18.3. Notice. The Parties agree that all notices that may or must be given under the provisions of participation in the Referral Program shall be delivered by email or facsimile or by hand-delivery. Notices to Lexbe shall be directed to Notices to Referral Partner shall be directed to the contact information provided by Referral Partner to Lexbe. All notices shall be effective the next business day after sending.
18.4. Assignment. This Referral Program shall inure to benefit and bind the Parties hereto, their successors and assigns, but neither Party may assign the Referral Program without written consent of the other, except such consent is not required to the successor of all or substantially all of the assignor’s business or assets.
18.5. Interpretation. The headings of the Sections of the Referral Program are intended for convenience only, and will not affect the intent, scope, or meaning of any provision of the Referral Program.  This Referral Program will not be interpreted or construed in favor of any party; instead, the Referral Program will be interpreted consistent with its meaning independent of who drafted any of its provisions.
18.6. Governing Law. This Referral Program shall be governed in accordance with the laws of the State of Texas and any controlling U.S. federal law.
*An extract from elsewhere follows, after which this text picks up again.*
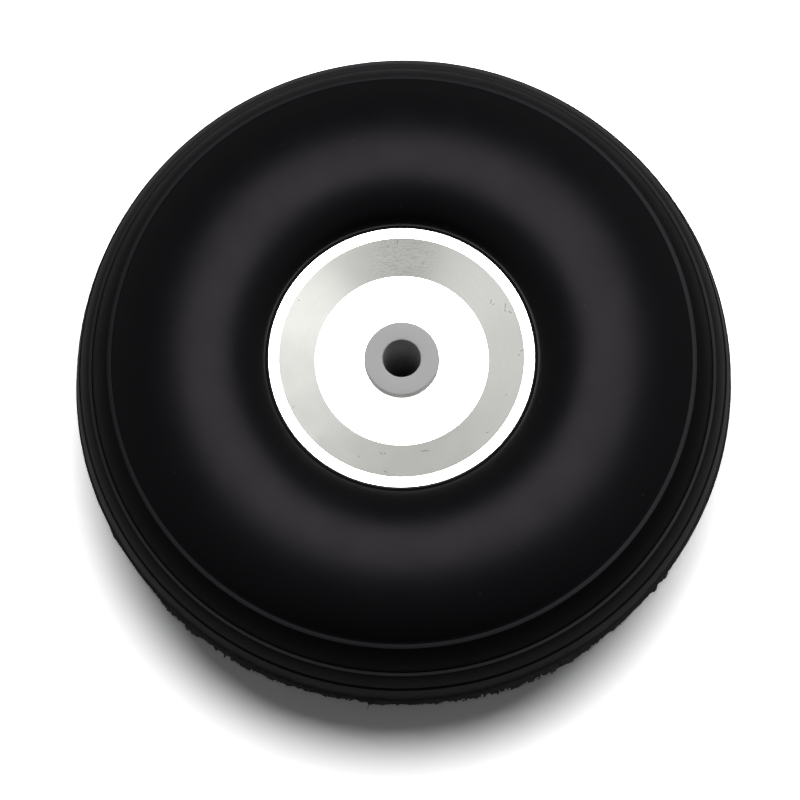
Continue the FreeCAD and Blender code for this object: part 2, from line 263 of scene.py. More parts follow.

18.7. Integration. This Referral Program represents the entire agreement of the Parties and supersedes all prior discussions and/or agreements between the Parties regarding the matters addressed in the Referral Program and is intended to be its final expression. It shall not be modified or amended except in writing signed by both Parties. In the event of an express conflict between the terms of the Referral Program and the terms of any associated agreement, the verbiage of the Referral Program controls. If any provision is held by a court of competent jurisdiction to be contrary to law, such provision shall be limited or eliminated to the minimum extent necessary so that the Referral Program shall otherwise remain in full force and effect.